━━ Data block ━━
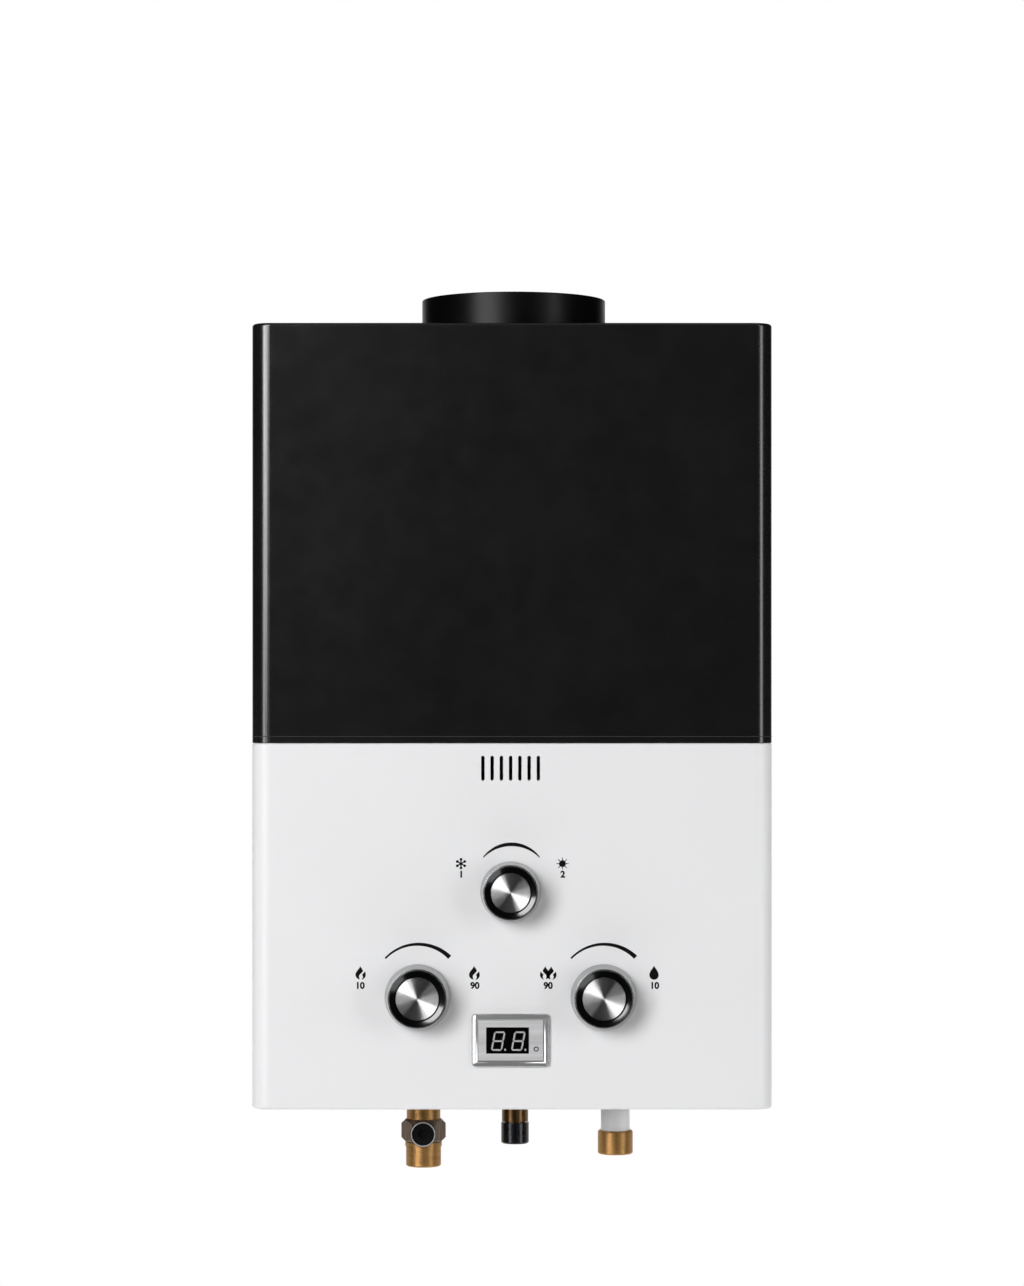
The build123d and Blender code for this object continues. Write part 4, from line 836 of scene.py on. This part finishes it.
class HEATER_OT_finishes(bpy.types.Operator):
    """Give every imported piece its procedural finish"""

    bl_idname = "heater.finishes"
    bl_label = "Finishes"

    def execute(self, context):
        coat = context.scene.heater_paint
        turned = (1, 1, 30)
        finishes = {
            "galvanised": galvanised(),
            "black_coat": paint("satin_black_coat", tuple(coat.black), 0.2, 0.004, 0.2, shine=0.8),
            "white_coat": paint("white_coat", tuple(coat.white), 0.38, 0.008, 0.006),
            "gloss_black": paint("gloss_black_enamel", tuple(coat.gloss), 0.34, 0.004, 0.1, 0.001, 0.17),
            "screw_steel": metal("screw_steel", (0.55, 0.55, 0.56), 0.28, (1, 1, 1), 0.003),
            "copper": copper(),
            "black_plastic": moulded("black_plastic", (0.018, 0.018, 0.019), 0.45),
            "burner_steel": heat_tinted(),
            "cast_aluminium": cast_aluminium(),
            "brass": weathered_brass("brass", (0.54, 0.31, 0.115), (0.33, 0.145, 0.04), 0.42, turned),
            "aged_brass": tee_brass(),
            "dark_brass": weathered_brass(
                "dark_brass", (0.20, 0.12, 0.055), (0.08, 0.038, 0.012), 0.31, turned
            ),
            "ceramic": glazed_ceramic(),
            "rubber": moulded("rubber", (0.02, 0.02, 0.02), 0.7, 0.02, 900.0),
            "spring_steel": metal("spring_steel", (0.50, 0.50, 0.50), 0.3, (1, 1, 1), 0.002),
            "black_steel": metal("black_steel", (0.05, 0.052, 0.056), 0.27, (6, 6, 0.3), 0.006),
            "white_nylon": moulded("white_nylon", (0.94, 0.94, 0.94), 0.4, 0.006),
            "dark_plug": moulded("dark_plug", (0.003, 0.003, 0.0035), 0.3, 0.004),
            "cell_steel": cell_jacket(),
            "chrome": plating("satin_plating", (0.33, 0.335, 0.34), 0.22, 0.8),
            "bright_plating": plating("bright_plating", (0.6, 0.605, 0.61), 0.18, 0.72),
            "brushed_plate": brushed_plate(),
            "display_black": moulded(
                "display_black", (0.0012, 0.0012, 0.0012), 0.16, 0.001, Specular_IOR_Level=0.3
            ),
            "board": circuit_board(),
            "knob_black": moulded(
                "knob_black", (0.001, 0.001, 0.001), 0.12, 0.001, 900.0, Specular_IOR_Level=0.9
            ),
            "spun_aluminium": metal("turned_aluminium", (0.70, 0.70, 0.71), 0.3, turned, 0.003),
        }
        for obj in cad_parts.values():
            slot = obj.data.materials[0].name
            obj.material_slots[0].material = finishes[slot].material
        for slot, finish in finishes.items():
            finish.material["slot"] = slot
        return {"FINISHED"}


def material_of(slot):
    """The material that the finishes operator made for a slot."""
    for material in bpy.data.materials:
        if material.get("slot") == slot:
            return material
    raise RuntimeError(f"no finish is made for {slot}")


class HEATER_OT_knobs(bpy.types.Operator):
    """Make the three knobs: plated skirt, glossy dished ring and spun cap"""

    bl_idname = "heater.knobs"
    bl_label = "Knobs"

    def execute(self, context):
        sizes = context.scene.heater_knobs
        for knob in ("gas", "water", "season"):
            self.make(knob, sizes.crown_inset / MM, sizes.dish_drop / MM)
        return {"FINISHED"}

    def make(self, knob, inset, dish_drop):
        """One knob; each profile gives (radius, height over the cover's face) in millimetres."""
        skirt_low, skirt_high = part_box(f"{knob}_knob_skirt")
        ring_low, ring_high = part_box(f"{knob}_knob_ring")
        cap_low, cap_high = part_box(f"{knob}_knob_cap")
        middle = middle_of(f"{knob}_knob_skirt")
        centre = Vector((middle.x, FRONT, middle.z))
        base = (skirt_high.x - skirt_low.x) / 2 / MM
        wall = (ring_high.x - ring_low.x) / 2 / MM
        cap = (cap_high.x - cap_low.x) / 2 / MM
        foot = (FRONT - skirt_high.y) / MM
        lip = (FRONT - skirt_low.y) / MM
        web = (FRONT - ring_high.y) / MM
        crown = (FRONT - ring_low.y) / MM
        face = (FRONT - cap_low.y) / MM - CAP_SINK
        bore = 3.0
        hub = 6.0
        sheet = 1.6
        play = 0.05
        skirt = rounded([
            (bore, foot, 0),
            (hub, foot, 0.2),
            (hub, web - sheet, 0.2),
            (wall - 1.5, web - sheet, 0.4),
            (base - sheet, foot + 1.3, 0.4),
            (base - sheet, foot, 0.2),
            (base, foot, 0.2),
            (base, foot + 1.4, 1.0),
            (wall + 0.7, lip, 0.5),
            (wall + play, lip + 0.1, 0.1),
            (wall + play, web, 0),
            (bore, web, 0),
        ])
        floor = crown - dish_drop
        edge = rounded([(wall, web, 0), (wall, crown, inset * 0.9), (wall - inset, crown, 0)], False)
        dish = [
            (wall - inset - 0.12, crown - 0.01),
            (cap + 0.95, floor + 0.06),
            (cap + 0.6, floor),
            (cap + 0.12, floor),
            (cap + 0.02, floor),
            (cap + 0.02, web),
        ]
        disc = [(0, web), (cap, web), (cap, face - 0.02), (cap - 0.02, face), (cap - 0.1, face), (0, face)]
        spun = spun_metal(f"{knob}_spun_cap", centre).material
        for part, profile, material, slot, node in (
            ("skirt_turned", skirt, material_of("chrome"), "chrome", "skirt"),
            ("ring_turned", edge + dish, material_of("knob_black"), "knob_black", "ring"),
            ("cap_spun", disc, spun, "spun_aluminium", "cap"),
        ):
            mesh = turned_piece(part, profile, centre)
            show(f"{knob}_{part}", mesh, material, f"{knob}_knob", slot, f"{knob}_knob_{node}")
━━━
Instruction - Your task is to quote all of the data word for word.

Full solution -
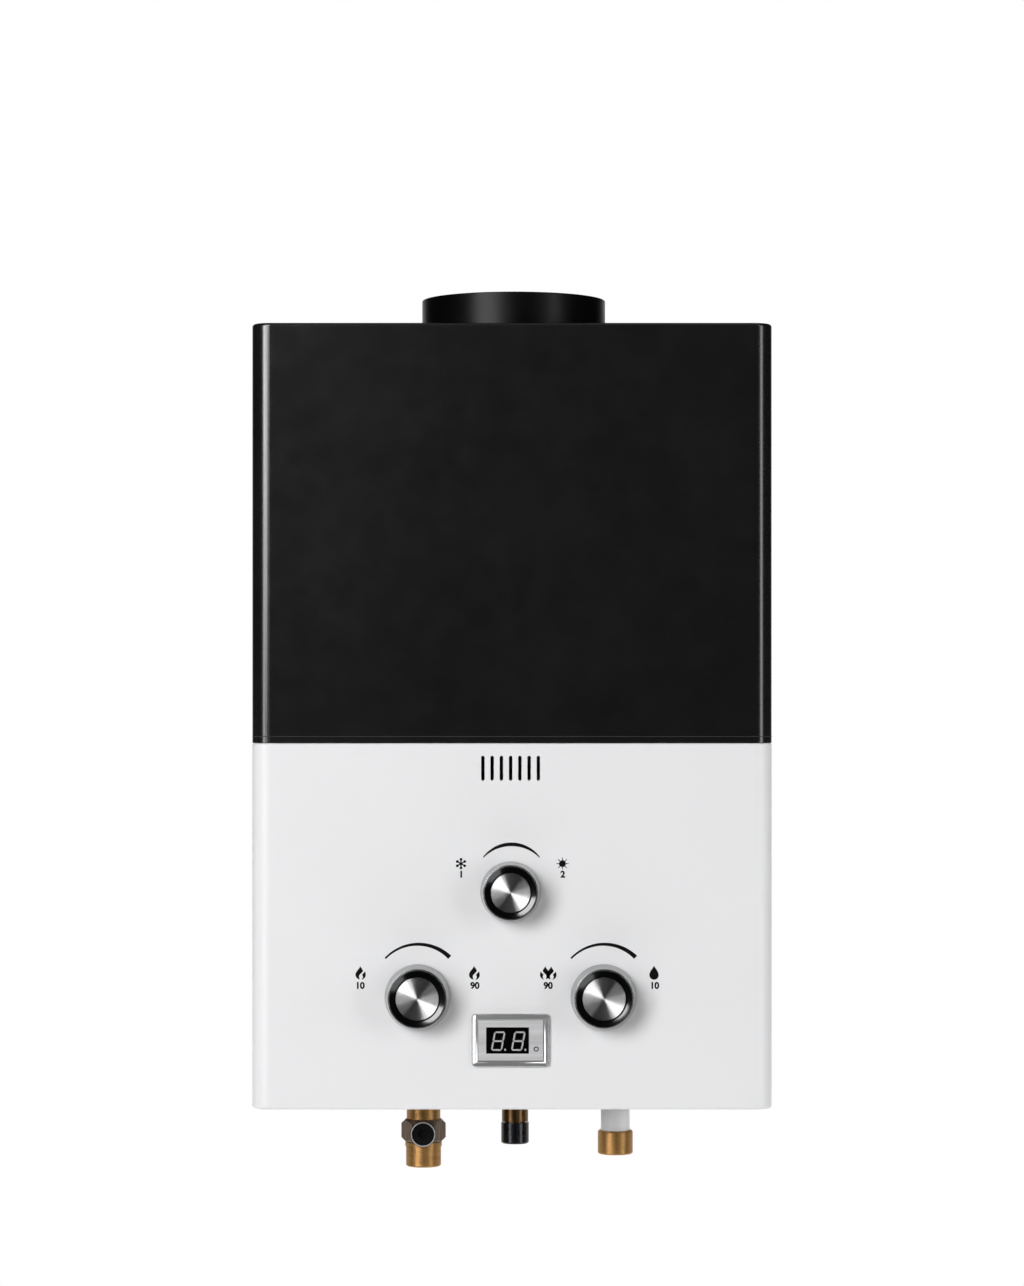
The build123d and Blender code for this object continues. Write part 4, from line 836 of scene.py on. This part finishes it.
class HEATER_OT_finishes(bpy.types.Operator):
    """Give every imported piece its procedural finish"""

    bl_idname = "heater.finishes"
    bl_label = "Finishes"

    def execute(self, context):
        coat = context.scene.heater_paint
        turned = (1, 1, 30)
        finishes = {
            "galvanised": galvanised(),
            "black_coat": paint("satin_black_coat", tuple(coat.black), 0.2, 0.004, 0.2, shine=0.8),
            "white_coat": paint("white_coat", tuple(coat.white), 0.38, 0.008, 0.006),
            "gloss_black": paint("gloss_black_enamel", tuple(coat.gloss), 0.34, 0.004, 0.1, 0.001, 0.17),
            "screw_steel": metal("screw_steel", (0.55, 0.55, 0.56), 0.28, (1, 1, 1), 0.003),
            "copper": copper(),
            "black_plastic": moulded("black_plastic", (0.018, 0.018, 0.019), 0.45),
            "burner_steel": heat_tinted(),
            "cast_aluminium": cast_aluminium(),
            "brass": weathered_brass("brass", (0.54, 0.31, 0.115), (0.33, 0.145, 0.04), 0.42, turned),
            "aged_brass": tee_brass(),
            "dark_brass": weathered_brass(
                "dark_brass", (0.20, 0.12, 0.055), (0.08, 0.038, 0.012), 0.31, turned
            ),
            "ceramic": glazed_ceramic(),
            "rubber": moulded("rubber", (0.02, 0.02, 0.02), 0.7, 0.02, 900.0),
            "spring_steel": metal("spring_steel", (0.50, 0.50, 0.50), 0.3, (1, 1, 1), 0.002),
            "black_steel": metal("black_steel", (0.05, 0.052, 0.056), 0.27, (6, 6, 0.3), 0.006),
            "white_nylon": moulded("white_nylon", (0.94, 0.94, 0.94), 0.4, 0.006),
            "dark_plug": moulded("dark_plug", (0.003, 0.003, 0.0035), 0.3, 0.004),
            "cell_steel": cell_jacket(),
            "chrome": plating("satin_plating", (0.33, 0.335, 0.34), 0.22, 0.8),
            "bright_plating": plating("bright_plating", (0.6, 0.605, 0.61), 0.18, 0.72),
            "brushed_plate": brushed_plate(),
            "display_black": moulded(
                "display_black", (0.0012, 0.0012, 0.0012), 0.16, 0.001, Specular_IOR_Level=0.3
            ),
            "board": circuit_board(),
            "knob_black": moulded(
                "knob_black", (0.001, 0.001, 0.001), 0.12, 0.001, 900.0, Specular_IOR_Level=0.9
            ),
            "spun_aluminium": metal("turned_aluminium", (0.70, 0.70, 0.71), 0.3, turned, 0.003),
        }
        for obj in cad_parts.values():
            slot = obj.data.materials[0].name
            obj.material_slots[0].material = finishes[slot].material
        for slot, finish in finishes.items():
            finish.material["slot"] = slot
        return {"FINISHED"}


def material_of(slot):
    """The material that the finishes operator made for a slot."""
    for material in bpy.data.materials:
        if material.get("slot") == slot:
            return material
    raise RuntimeError(f"no finish is made for {slot}")


class HEATER_OT_knobs(bpy.types.Operator):
    """Make the three knobs: plated skirt, glossy dished ring and spun cap"""

    bl_idname = "heater.knobs"
    bl_label = "Knobs"

    def execute(self, context):
        sizes = context.scene.heater_knobs
        for knob in ("gas", "water", "season"):
            self.make(knob, sizes.crown_inset / MM, sizes.dish_drop / MM)
        return {"FINISHED"}

    def make(self, knob, inset, dish_drop):
        """One knob; each profile gives (radius, height over the cover's face) in millimetres."""
        skirt_low, skirt_high = part_box(f"{knob}_knob_skirt")
        ring_low, ring_high = part_box(f"{knob}_knob_ring")
        cap_low, cap_high = part_box(f"{knob}_knob_cap")
        middle = middle_of(f"{knob}_knob_skirt")
        centre = Vector((middle.x, FRONT, middle.z))
        base = (skirt_high.x - skirt_low.x) / 2 / MM
        wall = (ring_high.x - ring_low.x) / 2 / MM
        cap = (cap_high.x - cap_low.x) / 2 / MM
        foot = (FRONT - skirt_high.y) / MM
        lip = (FRONT - skirt_low.y) / MM
        web = (FRONT - ring_high.y) / MM
        crown = (FRONT - ring_low.y) / MM
        face = (FRONT - cap_low.y) / MM - CAP_SINK
        bore = 3.0
        hub = 6.0
        sheet = 1.6
        play = 0.05
        skirt = rounded([
            (bore, foot, 0),
            (hub, foot, 0.2),
            (hub, web - sheet, 0.2),
            (wall - 1.5, web - sheet, 0.4),
            (base - sheet, foot + 1.3, 0.4),
            (base - sheet, foot, 0.2),
            (base, foot, 0.2),
            (base, foot + 1.4, 1.0),
            (wall + 0.7, lip, 0.5),
            (wall + play, lip + 0.1, 0.1),
            (wall + play, web, 0),
            (bore, web, 0),
        ])
        floor = crown - dish_drop
        edge = rounded([(wall, web, 0), (wall, crown, inset * 0.9), (wall - inset, crown, 0)], False)
        dish = [
            (wall - inset - 0.12, crown - 0.01),
            (cap + 0.95, floor + 0.06),
            (cap + 0.6, floor),
            (cap + 0.12, floor),
            (cap + 0.02, floor),
            (cap + 0.02, web),
        ]
        disc = [(0, web), (cap, web), (cap, face - 0.02), (cap - 0.02, face), (cap - 0.1, face), (0, face)]
        spun = spun_metal(f"{knob}_spun_cap", centre).material
        for part, profile, material, slot, node in (
            ("skirt_turned", skirt, material_of("chrome"), "chrome", "skirt"),
            ("ring_turned", edge + dish, material_of("knob_black"), "knob_black", "ring"),
            ("cap_spun", disc, spun, "spun_aluminium", "cap"),
        ):
            mesh = turned_piece(part, profile, centre)
            show(f"{knob}_{part}", mesh, material, f"{knob}_knob", slot, f"{knob}_knob_{node}")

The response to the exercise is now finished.